When the marshookah stopped to let me off this weekend I let go of any pointless, meaningless anger that I felt towards him and gave him our usual hug goodbye. I got my bag from the back and walked a little bit and then turned around and saw him giving me a goofy wave and I couldn’t help but smile and be sad at the same time. I only have four or so weekends left of rides with him, if we go into Tbilisi every weekend until then.

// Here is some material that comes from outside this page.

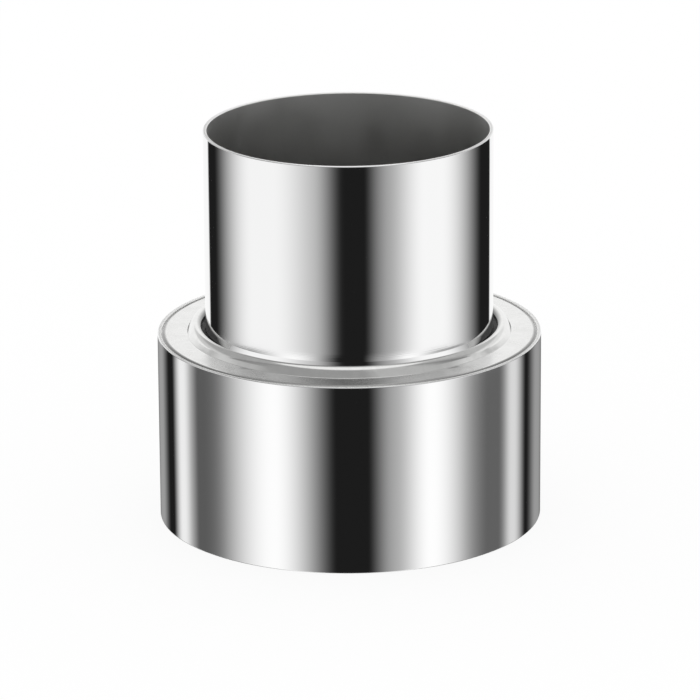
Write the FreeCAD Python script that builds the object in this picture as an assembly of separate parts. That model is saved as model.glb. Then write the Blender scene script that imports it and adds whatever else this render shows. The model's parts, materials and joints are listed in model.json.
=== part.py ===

Monday night, I took my nightly shower, just standing under the hot water going over what I was going to put in my blog and it hit me, I’m mad at my friend because I don’t want him to go home at the end of June. I don’t want this period of time to come to a close. I’ve already thought about the autumn and how I am going to feel about being able to look and see his town in the distance from mine and if it will sting a little like it does now, out of knowing soon he won’t be there. I think about the new volunteer who will be placed there, if someone is placed there again, and if I will silently hold it against, whoever they are, that they are not him. Trying to push him away with my rage, hoping that it will make the final goodbye not as hard, if he’s mad at me for being mad at him. It’s not working like that, though, he hasn’t stopped caring yet and it’s too hard to stay like this, now fully aware that I am using my old defense tactic of pushing people away by hurting them before they hurt me, especially when all I want is him to give me a hug and tell me that I will be ok, life won’t end in June when school does. I’ll still have him and all my moron friends, they just won’t be as close anymore. It’s not a new concept for me.